-- begin --

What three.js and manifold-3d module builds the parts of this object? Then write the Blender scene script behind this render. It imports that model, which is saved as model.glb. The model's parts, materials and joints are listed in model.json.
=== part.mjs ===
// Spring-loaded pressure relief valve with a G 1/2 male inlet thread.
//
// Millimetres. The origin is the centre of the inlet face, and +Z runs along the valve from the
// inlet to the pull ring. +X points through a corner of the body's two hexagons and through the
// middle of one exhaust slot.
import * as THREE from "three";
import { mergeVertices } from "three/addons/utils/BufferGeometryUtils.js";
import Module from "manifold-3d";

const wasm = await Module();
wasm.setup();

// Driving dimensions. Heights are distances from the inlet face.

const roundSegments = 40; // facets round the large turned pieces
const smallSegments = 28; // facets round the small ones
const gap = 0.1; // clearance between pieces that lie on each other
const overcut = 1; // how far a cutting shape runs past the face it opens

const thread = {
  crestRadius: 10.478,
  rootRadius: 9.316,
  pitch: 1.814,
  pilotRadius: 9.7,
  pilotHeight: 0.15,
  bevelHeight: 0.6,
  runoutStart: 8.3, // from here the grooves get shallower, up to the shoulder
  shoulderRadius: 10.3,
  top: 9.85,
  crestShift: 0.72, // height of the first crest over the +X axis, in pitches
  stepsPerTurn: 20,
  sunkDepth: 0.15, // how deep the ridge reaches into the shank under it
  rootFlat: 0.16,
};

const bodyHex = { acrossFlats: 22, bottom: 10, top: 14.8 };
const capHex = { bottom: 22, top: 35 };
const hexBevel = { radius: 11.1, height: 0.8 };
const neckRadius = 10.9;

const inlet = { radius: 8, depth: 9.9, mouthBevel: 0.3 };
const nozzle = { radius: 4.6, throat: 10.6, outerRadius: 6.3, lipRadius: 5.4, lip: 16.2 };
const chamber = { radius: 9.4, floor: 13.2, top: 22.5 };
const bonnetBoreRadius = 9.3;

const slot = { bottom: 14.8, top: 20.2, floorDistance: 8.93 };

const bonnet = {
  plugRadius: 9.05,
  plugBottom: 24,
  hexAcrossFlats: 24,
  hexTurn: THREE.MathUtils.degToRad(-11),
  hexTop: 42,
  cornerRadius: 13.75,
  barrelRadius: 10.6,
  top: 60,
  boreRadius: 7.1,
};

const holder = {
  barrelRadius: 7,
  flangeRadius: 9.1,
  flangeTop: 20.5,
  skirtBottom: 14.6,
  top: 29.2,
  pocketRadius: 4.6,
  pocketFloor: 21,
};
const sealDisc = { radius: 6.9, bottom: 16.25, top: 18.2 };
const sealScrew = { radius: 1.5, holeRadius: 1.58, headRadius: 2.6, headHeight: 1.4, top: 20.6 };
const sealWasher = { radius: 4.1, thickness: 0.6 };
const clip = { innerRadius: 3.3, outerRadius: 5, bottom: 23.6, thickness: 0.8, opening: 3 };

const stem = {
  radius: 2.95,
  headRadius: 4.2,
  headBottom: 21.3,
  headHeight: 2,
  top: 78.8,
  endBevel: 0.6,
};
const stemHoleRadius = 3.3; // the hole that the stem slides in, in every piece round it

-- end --

Your instructions: Your task is to repeat the data exactly, with nothing left out.

The answer:
What three.js and manifold-3d module builds the parts of this object? Then write the Blender scene script behind this render. It imports that model, which is saved as model.glb. The model's parts, materials and joints are listed in model.json.
=== part.mjs ===
// Spring-loaded pressure relief valve with a G 1/2 male inlet thread.
//
// Millimetres. The origin is the centre of the inlet face, and +Z runs along the valve from the
// inlet to the pull ring. +X points through a corner of the body's two hexagons and through the
// middle of one exhaust slot.
import * as THREE from "three";
import { mergeVertices } from "three/addons/utils/BufferGeometryUtils.js";
import Module from "manifold-3d";

const wasm = await Module();
wasm.setup();

// Driving dimensions. Heights are distances from the inlet face.

const roundSegments = 40; // facets round the large turned pieces
const smallSegments = 28; // facets round the small ones
const gap = 0.1; // clearance between pieces that lie on each other
const overcut = 1; // how far a cutting shape runs past the face it opens

const thread = {
  crestRadius: 10.478,
  rootRadius: 9.316,
  pitch: 1.814,
  pilotRadius: 9.7,
  pilotHeight: 0.15,
  bevelHeight: 0.6,
  runoutStart: 8.3, // from here the grooves get shallower, up to the shoulder
  shoulderRadius: 10.3,
  top: 9.85,
  crestShift: 0.72, // height of the first crest over the +X axis, in pitches
  stepsPerTurn: 20,
  sunkDepth: 0.15, // how deep the ridge reaches into the shank under it
  rootFlat: 0.16,
};

const bodyHex = { acrossFlats: 22, bottom: 10, top: 14.8 };
const capHex = { bottom: 22, top: 35 };
const hexBevel = { radius: 11.1, height: 0.8 };
const neckRadius = 10.9;

const inlet = { radius: 8, depth: 9.9, mouthBevel: 0.3 };
const nozzle = { radius: 4.6, throat: 10.6, outerRadius: 6.3, lipRadius: 5.4, lip: 16.2 };
const chamber = { radius: 9.4, floor: 13.2, top: 22.5 };
const bonnetBoreRadius = 9.3;

const slot = { bottom: 14.8, top: 20.2, floorDistance: 8.93 };

const bonnet = {
  plugRadius: 9.05,
  plugBottom: 24,
  hexAcrossFlats: 24,
  hexTurn: THREE.MathUtils.degToRad(-11),
  hexTop: 42,
  cornerRadius: 13.75,
  barrelRadius: 10.6,
  top: 60,
  boreRadius: 7.1,
};

const holder = {
  barrelRadius: 7,
  flangeRadius: 9.1,
  flangeTop: 20.5,
  skirtBottom: 14.6,
  top: 29.2,
  pocketRadius: 4.6,
  pocketFloor: 21,
};
const sealDisc = { radius: 6.9, bottom: 16.25, top: 18.2 };
const sealScrew = { radius: 1.5, holeRadius: 1.58, headRadius: 2.6, headHeight: 1.4, top: 20.6 };
const sealWasher = { radius: 4.1, thickness: 0.6 };
const clip = { innerRadius: 3.3, outerRadius: 5, bottom: 23.6, thickness: 0.8, opening: 3 };

const stem = {
  radius: 2.95,
  headRadius: 4.2,
  headBottom: 21.3,
  headHeight: 2,
  top: 78.8,
  endBevel: 0.6,
};
const stemHoleRadius = 3.3; // the hole that the stem slides in, in every piece round it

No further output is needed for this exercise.